### Requirement
Write the material out again exactly.

+ + + + +

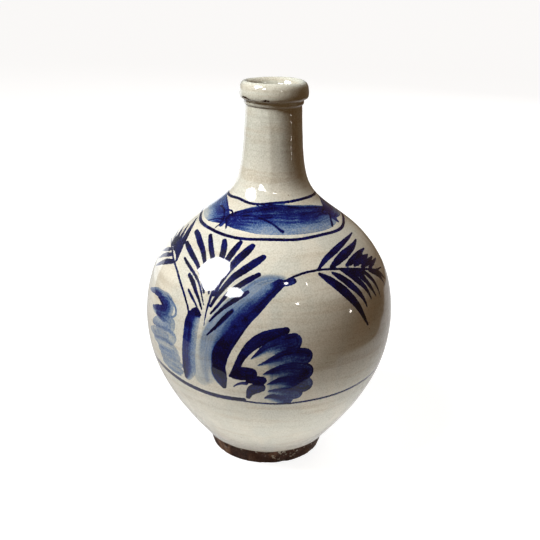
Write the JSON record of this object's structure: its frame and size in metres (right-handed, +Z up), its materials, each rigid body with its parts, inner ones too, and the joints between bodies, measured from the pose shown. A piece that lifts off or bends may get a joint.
{
  "type": "pottery vase",
  "caption": "Round-bellied glazed stoneware bottle vase with a narrow neck, a rolled mouth collar, a bare foot ring and brushed cobalt-blue foliage.",
  "frame": {"origin": "centre of the foot ring on the resting plane", "axes": "+Z up along the axis of the vase; -Y towards the painted front"},
  "size_m": [0.1974, 0.1973, 0.3],
  "materials": {
    "stoneware_clay": "rough, unglazed, brown",
    "clay_slip": "rough, unglazed, dark brown",
    "painted_glaze": "glossy cream-grey glaze over brushed cobalt blue",
    "inner_glaze": "glossy plain grey-cream glaze"
  },
  "bodies": {
    "root": {"foot_ring": "stoneware_clay", "lower_body": "stoneware_clay", "upper_body": "stoneware_clay", "neck": "stoneware_clay", "mouth_collar": "stoneware_clay", "foot_slip": "clay_slip", "belly_slip": "clay_slip", "neck_slip": "clay_slip", "collar_slip": "clay_slip", "outer_glaze": "painted_glaze", "inner_glaze": "inner_glaze"}
  },
  "joints": []
}
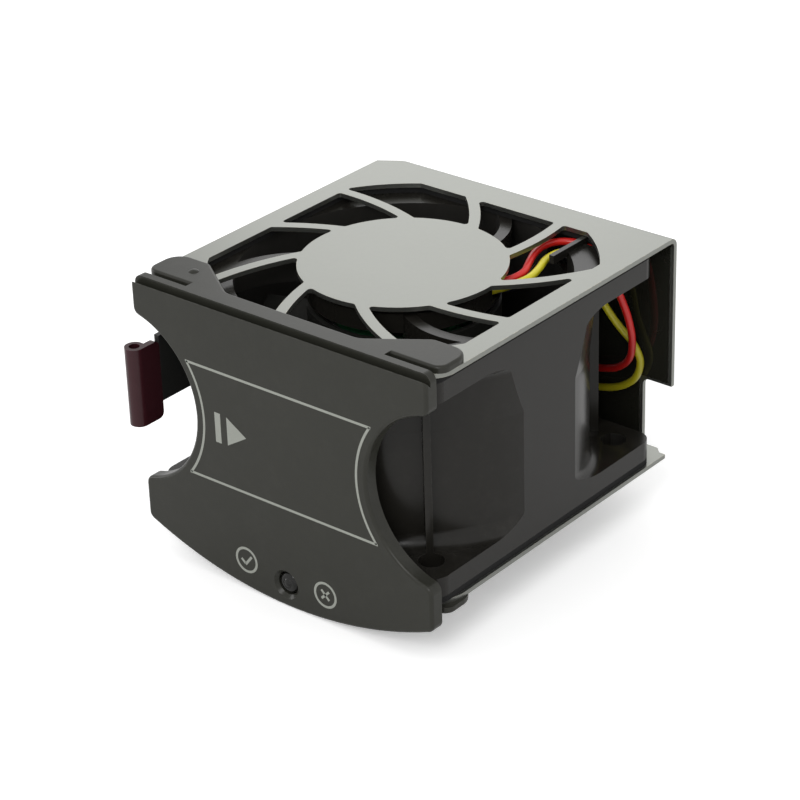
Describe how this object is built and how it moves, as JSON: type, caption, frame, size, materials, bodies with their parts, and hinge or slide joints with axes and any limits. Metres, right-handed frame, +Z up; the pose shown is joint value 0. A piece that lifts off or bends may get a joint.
{
  "type": "server fan module",
  "caption": "Hot-swap server fan module: a black axial fan in a folded steel cage with a pinwheel finger guard, dark front bezel, side latch and rear connector.",
  "frame": {"origin": "Where the fan's axis meets the underside of the cage's bottom plate", "axes": "+X right as seen from the front, +Y from the bezel to the rear connector, +Z up along the fan's axis"},
  "size_m": [0.0664, 0.0735, 0.0522],
  "materials": {
    "sheet_steel": "satin clear-coated steel sheet",
    "foam": "closed-cell foam",
    "black_plastic": "smooth moulded plastic",
    "bezel_plastic": "finely grained moulded plastic",
    "clear_plastic": "clear moulded light pipe",
    "black_film": "smooth sheet",
    "black_nylon": "moulded nylon",
    "tinned_metal": "tin plate",
    "rivet_metal": "plain",
    "red_sleeve": "extruded insulation",
    "yellow_sleeve": "extruded insulation",
    "black_sleeve": "extruded insulation",
    "brass": "turned",
    "bright_steel": "ground",
    "lamination_steel": "stacked laminations",
    "white_nylon": "moulded nylon",
    "copper": "enamelled winding",
    "circuit_board": "solder mask",
    "plated_steel": "zinc plate",
    "magnet": "bonded ferrite",
    "spring_steel": "plain",
    "burgundy_plastic": "moulded plastic"
  },
  "bodies": {
    "root": {"cage": "sheet_steel", "gasket_top": "foam", "gasket_bottom": "foam", "fan_frame": "black_plastic", "bezel": "bezel_plastic", "led_light_pipe": "clear_plastic", "insulating_film": "black_film", "connector_housing": "black_nylon", "connector_contacts": "tinned_metal", "connector_rivets": "rivet_metal", "wire_red": "red_sleeve", "wire_yellow": "yellow_sleeve", "wire_black": "black_sleeve", "bearing_tube": "brass", "bearing_lower": "bright_steel", "bearing_upper": "bright_steel", "stator_core": "lamination_steel", "stator_insulators": "white_nylon", "stator_coils": "copper", "circuit_board": "circuit_board", "preload_spring": "spring_steel", "latch_bracket": "plated_steel", "latch_pin": "bright_steel", "latch_screws": "bright_steel"},
    "rotor": {"impeller": "black_plastic", "rotor_yoke": "plated_steel", "rotor_magnet": "magnet", "shaft": "bright_steel", "retaining_clip": "spring_steel"},
    "latch": {"latch_arm": "black_nylon", "latch_grip": "burgundy_plastic", "latch_spring": "spring_steel"}
  },
  "joints": [
    {"name": "rotor_spin", "type": "hinge", "parent": "root", "child": "rotor", "pos_m": [0, 0, 0.02], "axis": [0, 0, 1], "continuous": true},
    {"name": "latch_release", "type": "hinge", "parent": "root", "child": "latch", "pos_m": [-0.0329, 0, 0.0235], "axis": [0, 0, 1], "range_deg": [0, 4.5], "stiffness_Nm_per_rad": 0.8, "springref_deg": -2.86}
  ]
}
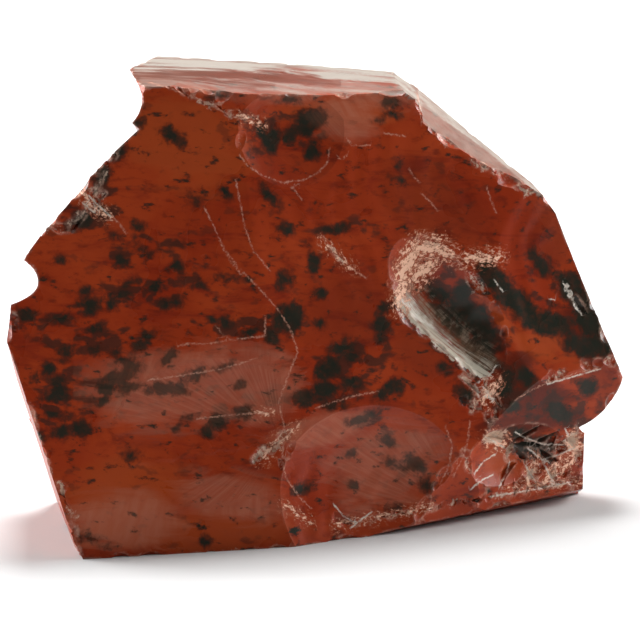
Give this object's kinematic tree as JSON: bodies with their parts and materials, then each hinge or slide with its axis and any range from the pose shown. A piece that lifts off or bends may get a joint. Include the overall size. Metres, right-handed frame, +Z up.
{
  "type": "obsidian chunk",
  "caption": "Broken chunk of glossy red-and-black volcanic glass with hollow fracture scars and sharp edges, resting on a flat broken base.",
  "frame": {"origin": "on the flat base, under the middle of the stone", "axes": "+Z up, away from the base; the broad red face looks towards -Y; +X to the right of that face, along the stone's width"},
  "size_m": [0.0799, 0.0538, 0.0589],
  "materials": {
    "obsidian": "glossy fractured glass, mottled red-brown with black bands and specks"
  },
  "bodies": {
    "root": {"obsidian_chunk": "obsidian"}
  },
  "joints": []
}
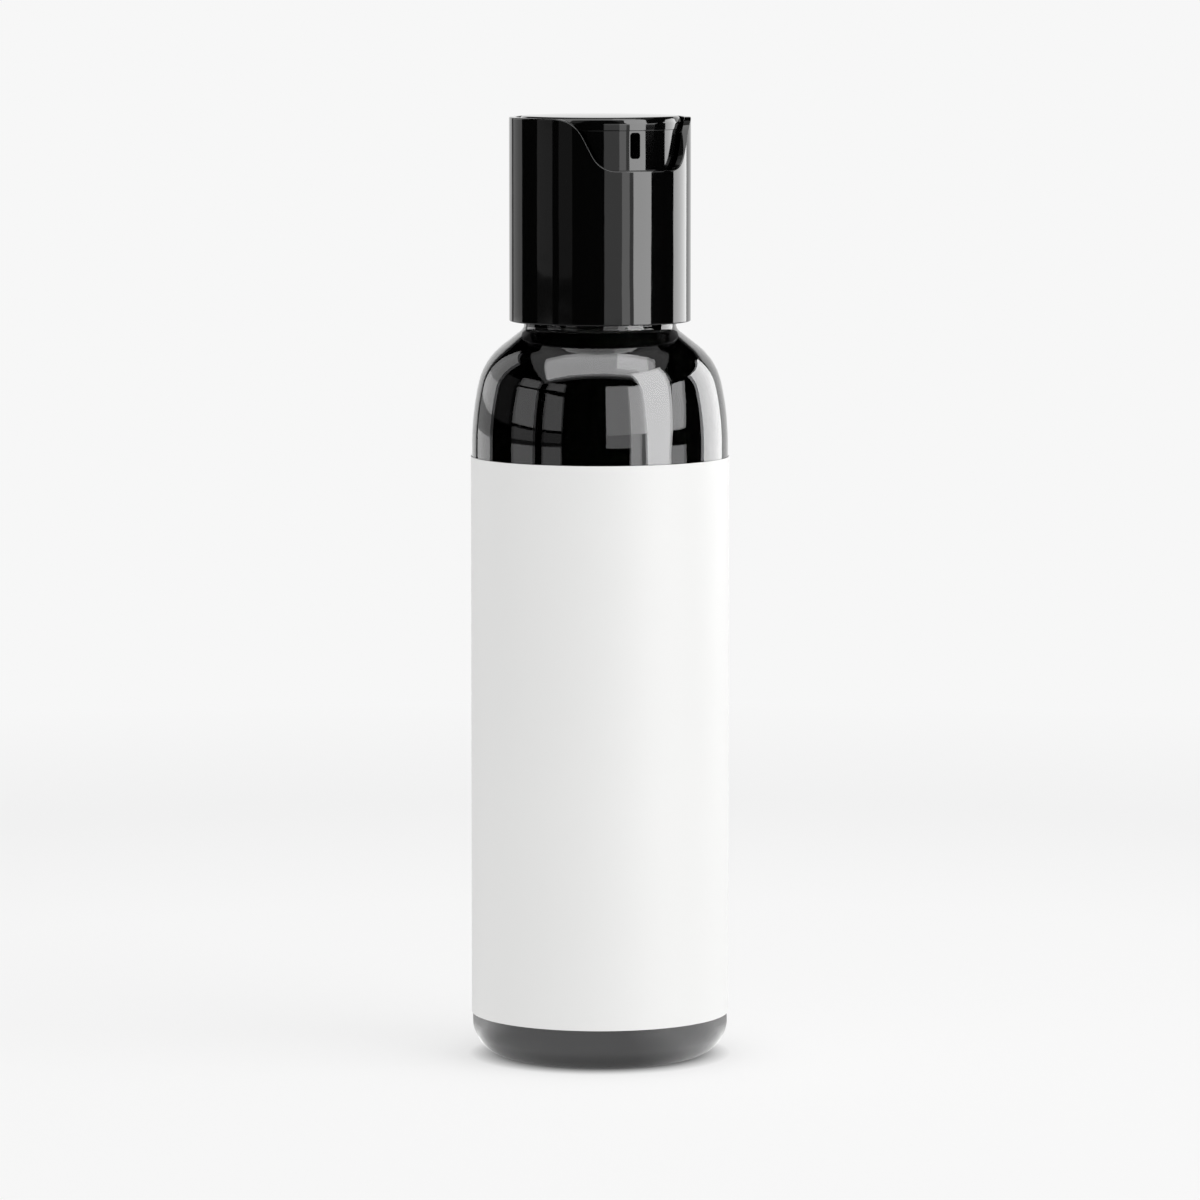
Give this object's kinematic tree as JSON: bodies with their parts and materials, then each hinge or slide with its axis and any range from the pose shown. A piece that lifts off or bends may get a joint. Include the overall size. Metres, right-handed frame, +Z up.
{
  "type": "face wash bottle",
  "caption": "Round clear bottle of dark gel with a rounded shoulder, a blank wrap label and a screwed disc-top cap whose disc rocks open.",
  "frame": {"origin": "centre of the base, on the surface that the bottle stands on", "axes": "+Z up along the bottle's axis, the spout faces -Y, +X to the right seen from the spout's side"},
  "size_m": [0.04, 0.0401, 0.1465],
  "materials": {
    "bottle_plastic": "clear blown plastic with a faint smoke tint, high gloss",
    "gel": "opaque black gel, wet gloss",
    "label_film": "white label film, satin, blank",
    "liner_foam": "white foam, matt",
    "cap_plastic": "moulded black plastic, polished"
  },
  "bodies": {
    "bottle_body": {"bottle": "bottle_plastic", "face_wash_gel": "gel", "label": "label_film"},
    "liner_body": {"seal_liner": "liner_foam"},
    "cap_body": {"cap_shell": "cap_plastic"},
    "disc_body": {"press_disc": "cap_plastic"}
  },
  "joints": [
    {"name": "cap_lift", "type": "slide", "parent": "bottle_body", "child": "liner_body", "axis": [0, 0, 1], "range_m": [0, 0.0048]},
    {"name": "cap_turn", "type": "hinge", "parent": "liner_body", "child": "cap_body", "pos_m": [0, 0, 0.122], "axis": [0, 0, 1], "range_deg": [0, 540]},
    {"name": "disc_rock", "type": "hinge", "parent": "cap_body", "child": "disc_body", "pos_m": [0, 0, 0.14303], "axis": [-1, 0, 0], "range_deg": [0, 20]}
  ],
  "couplings": [
    {"joint": "cap_lift", "follows": "cap_turn", "m_per_rad": 0.00050532}
  ]
}
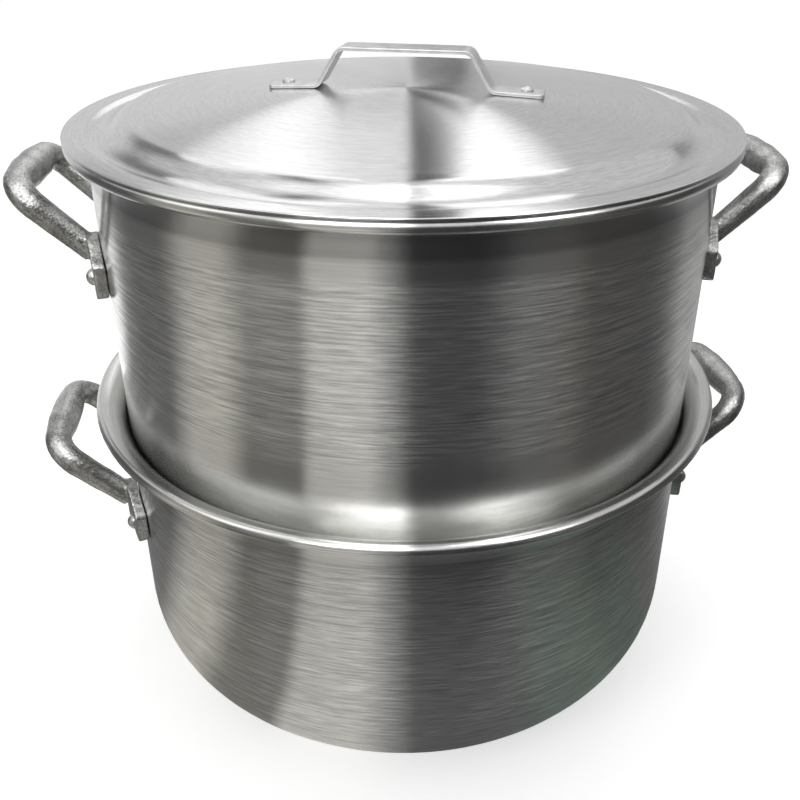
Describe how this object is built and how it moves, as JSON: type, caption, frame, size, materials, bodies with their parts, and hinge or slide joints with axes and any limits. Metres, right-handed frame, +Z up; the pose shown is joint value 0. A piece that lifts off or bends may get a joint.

+ + + + +

### Solved problem
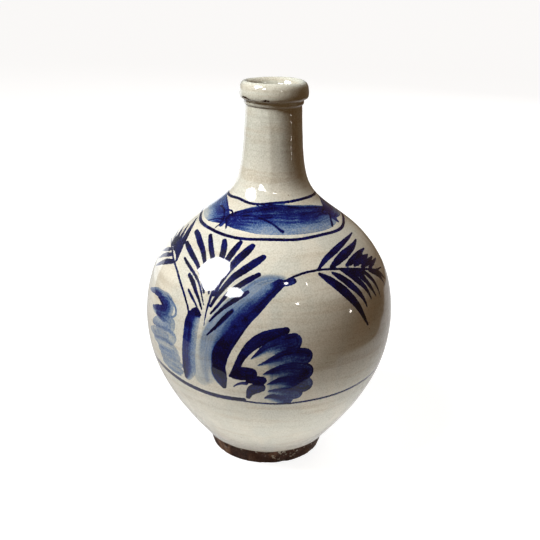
Write the JSON record of this object's structure: its frame and size in metres (right-handed, +Z up), its materials, each rigid body with its parts, inner ones too, and the joints between bodies, measured from the pose shown. A piece that lifts off or bends may get a joint.
{
  "type": "pottery vase",
  "caption": "Round-bellied glazed stoneware bottle vase with a narrow neck, a rolled mouth collar, a bare foot ring and brushed cobalt-blue foliage.",
  "frame": {"origin": "centre of the foot ring on the resting plane", "axes": "+Z up along the axis of the vase; -Y towards the painted front"},
  "size_m": [0.1974, 0.1973, 0.3],
  "materials": {
    "stoneware_clay": "rough, unglazed, brown",
    "clay_slip": "rough, unglazed, dark brown",
    "painted_glaze": "glossy cream-grey glaze over brushed cobalt blue",
    "inner_glaze": "glossy plain grey-cream glaze"
  },
  "bodies": {
    "root": {"foot_ring": "stoneware_clay", "lower_body": "stoneware_clay", "upper_body": "stoneware_clay", "neck": "stoneware_clay", "mouth_collar": "stoneware_clay", "foot_slip": "clay_slip", "belly_slip": "clay_slip", "neck_slip": "clay_slip", "collar_slip": "clay_slip", "outer_glaze": "painted_glaze", "inner_glaze": "inner_glaze"}
  },
  "joints": []
}
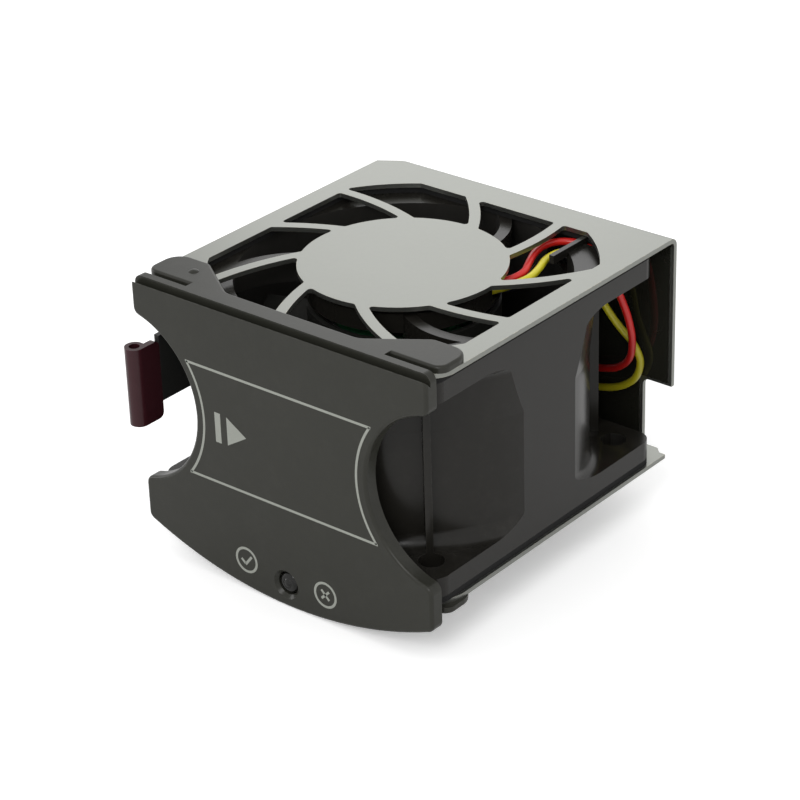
Describe how this object is built and how it moves, as JSON: type, caption, frame, size, materials, bodies with their parts, and hinge or slide joints with axes and any limits. Metres, right-handed frame, +Z up; the pose shown is joint value 0. A piece that lifts off or bends may get a joint.
{
  "type": "server fan module",
  "caption": "Hot-swap server fan module: a black axial fan in a folded steel cage with a pinwheel finger guard, dark front bezel, side latch and rear connector.",
  "frame": {"origin": "Where the fan's axis meets the underside of the cage's bottom plate", "axes": "+X right as seen from the front, +Y from the bezel to the rear connector, +Z up along the fan's axis"},
  "size_m": [0.0664, 0.0735, 0.0522],
  "materials": {
    "sheet_steel": "satin clear-coated steel sheet",
    "foam": "closed-cell foam",
    "black_plastic": "smooth moulded plastic",
    "bezel_plastic": "finely grained moulded plastic",
    "clear_plastic": "clear moulded light pipe",
    "black_film": "smooth sheet",
    "black_nylon": "moulded nylon",
    "tinned_metal": "tin plate",
    "rivet_metal": "plain",
    "red_sleeve": "extruded insulation",
    "yellow_sleeve": "extruded insulation",
    "black_sleeve": "extruded insulation",
    "brass": "turned",
    "bright_steel": "ground",
    "lamination_steel": "stacked laminations",
    "white_nylon": "moulded nylon",
    "copper": "enamelled winding",
    "circuit_board": "solder mask",
    "plated_steel": "zinc plate",
    "magnet": "bonded ferrite",
    "spring_steel": "plain",
    "burgundy_plastic": "moulded plastic"
  },
  "bodies": {
    "root": {"cage": "sheet_steel", "gasket_top": "foam", "gasket_bottom": "foam", "fan_frame": "black_plastic", "bezel": "bezel_plastic", "led_light_pipe": "clear_plastic", "insulating_film": "black_film", "connector_housing": "black_nylon", "connector_contacts": "tinned_metal", "connector_rivets": "rivet_metal", "wire_red": "red_sleeve", "wire_yellow": "yellow_sleeve", "wire_black": "black_sleeve", "bearing_tube": "brass", "bearing_lower": "bright_steel", "bearing_upper": "bright_steel", "stator_core": "lamination_steel", "stator_insulators": "white_nylon", "stator_coils": "copper", "circuit_board": "circuit_board", "preload_spring": "spring_steel", "latch_bracket": "plated_steel", "latch_pin": "bright_steel", "latch_screws": "bright_steel"},
    "rotor": {"impeller": "black_plastic", "rotor_yoke": "plated_steel", "rotor_magnet": "magnet", "shaft": "bright_steel", "retaining_clip": "spring_steel"},
    "latch": {"latch_arm": "black_nylon", "latch_grip": "burgundy_plastic", "latch_spring": "spring_steel"}
  },
  "joints": [
    {"name": "rotor_spin", "type": "hinge", "parent": "root", "child": "rotor", "pos_m": [0, 0, 0.02], "axis": [0, 0, 1], "continuous": true},
    {"name": "latch_release", "type": "hinge", "parent": "root", "child": "latch", "pos_m": [-0.0329, 0, 0.0235], "axis": [0, 0, 1], "range_deg": [0, 4.5], "stiffness_Nm_per_rad": 0.8, "springref_deg": -2.86}
  ]
}
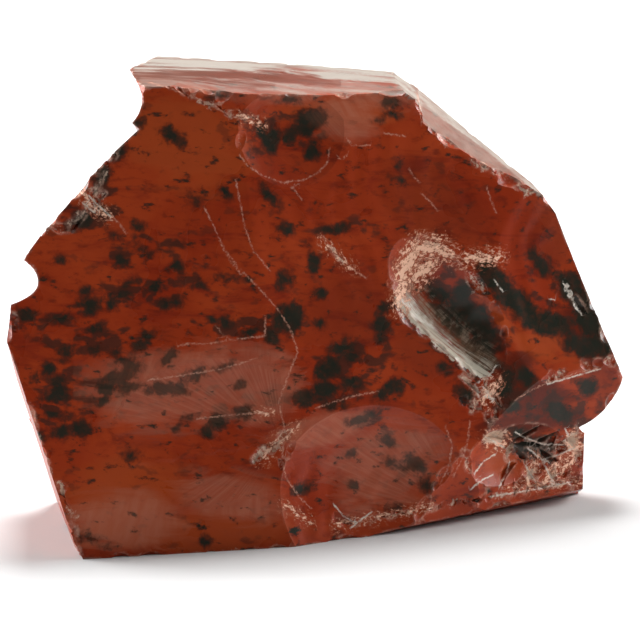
Give this object's kinematic tree as JSON: bodies with their parts and materials, then each hinge or slide with its axis and any range from the pose shown. A piece that lifts off or bends may get a joint. Include the overall size. Metres, right-handed frame, +Z up.
{
  "type": "obsidian chunk",
  "caption": "Broken chunk of glossy red-and-black volcanic glass with hollow fracture scars and sharp edges, resting on a flat broken base.",
  "frame": {"origin": "on the flat base, under the middle of the stone", "axes": "+Z up, away from the base; the broad red face looks towards -Y; +X to the right of that face, along the stone's width"},
  "size_m": [0.0799, 0.0538, 0.0589],
  "materials": {
    "obsidian": "glossy fractured glass, mottled red-brown with black bands and specks"
  },
  "bodies": {
    "root": {"obsidian_chunk": "obsidian"}
  },
  "joints": []
}
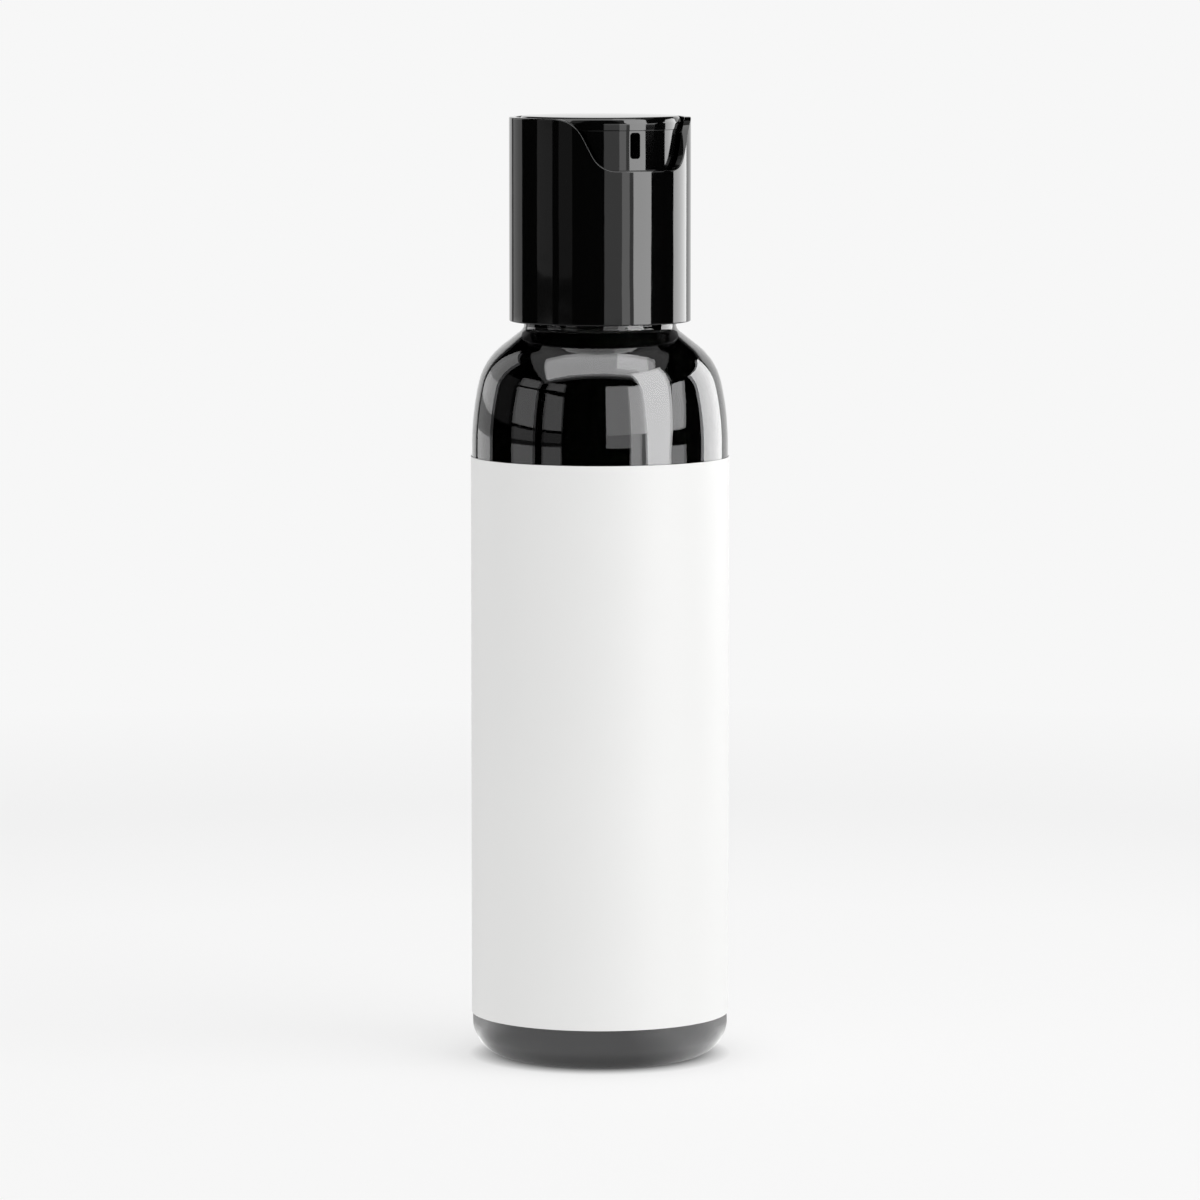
Give this object's kinematic tree as JSON: bodies with their parts and materials, then each hinge or slide with its axis and any range from the pose shown. A piece that lifts off or bends may get a joint. Include the overall size. Metres, right-handed frame, +Z up.
{
  "type": "face wash bottle",
  "caption": "Round clear bottle of dark gel with a rounded shoulder, a blank wrap label and a screwed disc-top cap whose disc rocks open.",
  "frame": {"origin": "centre of the base, on the surface that the bottle stands on", "axes": "+Z up along the bottle's axis, the spout faces -Y, +X to the right seen from the spout's side"},
  "size_m": [0.04, 0.0401, 0.1465],
  "materials": {
    "bottle_plastic": "clear blown plastic with a faint smoke tint, high gloss",
    "gel": "opaque black gel, wet gloss",
    "label_film": "white label film, satin, blank",
    "liner_foam": "white foam, matt",
    "cap_plastic": "moulded black plastic, polished"
  },
  "bodies": {
    "bottle_body": {"bottle": "bottle_plastic", "face_wash_gel": "gel", "label": "label_film"},
    "liner_body": {"seal_liner": "liner_foam"},
    "cap_body": {"cap_shell": "cap_plastic"},
    "disc_body": {"press_disc": "cap_plastic"}
  },
  "joints": [
    {"name": "cap_lift", "type": "slide", "parent": "bottle_body", "child": "liner_body", "axis": [0, 0, 1], "range_m": [0, 0.0048]},
    {"name": "cap_turn", "type": "hinge", "parent": "liner_body", "child": "cap_body", "pos_m": [0, 0, 0.122], "axis": [0, 0, 1], "range_deg": [0, 540]},
    {"name": "disc_rock", "type": "hinge", "parent": "cap_body", "child": "disc_body", "pos_m": [0, 0, 0.14303], "axis": [-1, 0, 0], "range_deg": [0, 20]}
  ],
  "couplings": [
    {"joint": "cap_lift", "follows": "cap_turn", "m_per_rad": 0.00050532}
  ]
}
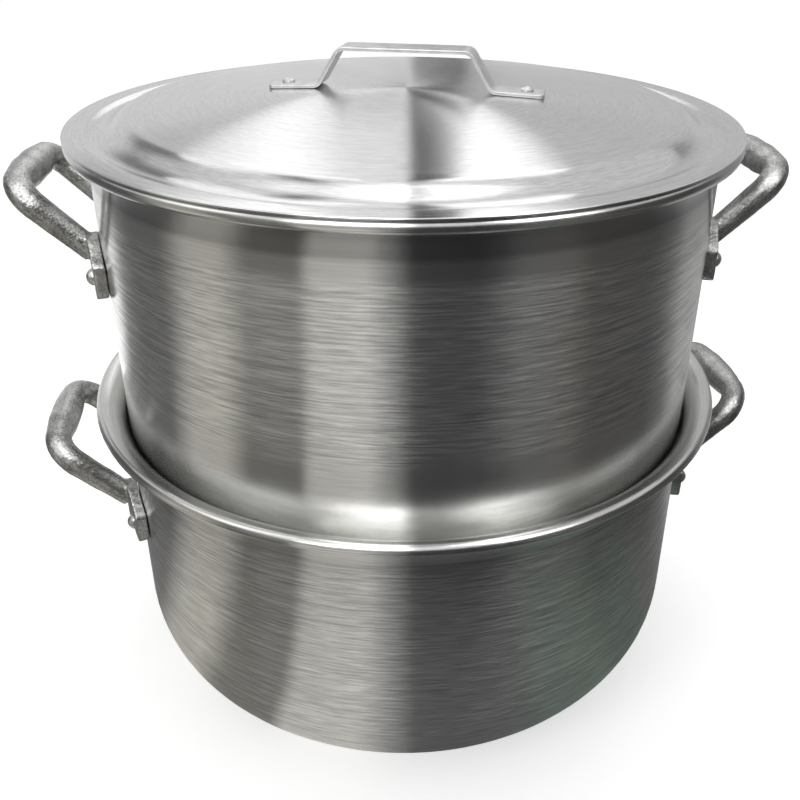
Describe how this object is built and how it moves, as JSON: type, caption, frame, size, materials, bodies with their parts, and hinge or slide joints with axes and any limits. Metres, right-handed frame, +Z up; the pose shown is joint value 0. A piece that lifts off or bends may get a joint.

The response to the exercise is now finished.